Thursday, April 14, 2011

WOOD SNAKE

April 14, 2010. In the early morning light the grasses and moss have an electric edge to them and their colors shimmer in the indirect rays of the coming sun. The moss wraps and caresses this old root, the edges soft and rounded from exposure and wear. It curves across this space where it is exposed, like a snake before it disappears again below the dank earth. I want to remove it, take it with me, retain the beauty that it is, outside of its setting. I don't.

Tuesday, April 12, 2011

MASK ON THE TRACKS

April 10, 2011. Sometimes I almost abandon any semblance of good sense and want to do something stupid like clamber down on the tracks to save art. Such was the case here. I almost couldn't bear to see this mask lying there, repeatedly crossed over by the subway. Impassively challenging, red lips wanting to speak, drawing you to them. Green face growing in front of you. I still wonder if it is there and if I need to add a tool to my briefcase, a telescoping hand to grasp things beyond my reach but not my appreciation.

MEDITATION

April 9, 2011. Craftsmen so often create beauty out of utility. This fan was only meant to work, to fulfill its function. Did the metalworker know that the metal would rub in ways that would create a shimmering surface, while the rest became covered with the grime of air and fumes?
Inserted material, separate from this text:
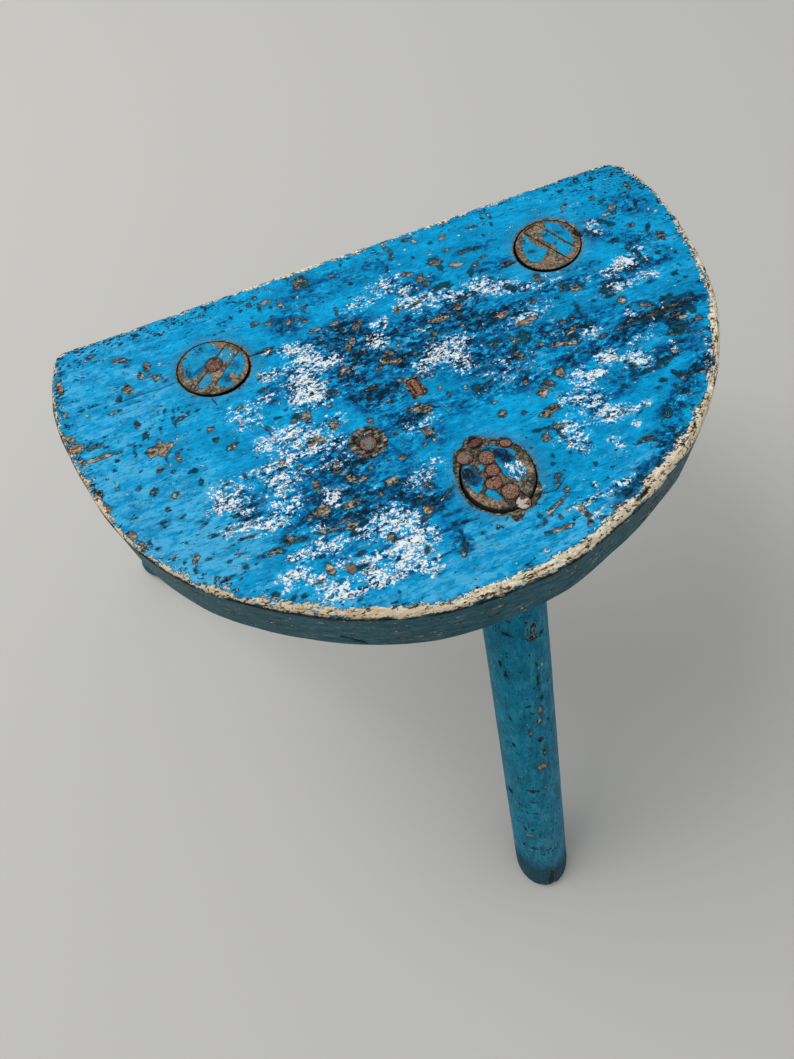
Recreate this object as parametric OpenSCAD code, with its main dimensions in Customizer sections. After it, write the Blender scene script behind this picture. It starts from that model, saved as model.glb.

Did he think about the star shape coming to rest randomly in different spots every day, always contrasting with the sharp and straight cross shapes, and all of it contained within the eternal circle. The pigeon guards sprout from the flat surface above. Another world, a different universe, a microcosm of a word filled with belching smoke and barren trees? And then the city reflected below. A living tree and life behind the windows of the apartment building. It all came together just by chance.

MASK FACE

March 31, 2011. This drawing of a mask wasn't meant for everyone. The artist applied it to the back of a phone booth in the subway. To see it, you had to stop, turn away from the tracks and look behind a support post. Why? Was it to force you to look for it? Was the act of standing in front of it, or simply walking past it too easy? Here you had to make a conscious decision to view it. And this seems to be the view the artist wanted - the far side of the face was only to be imagined.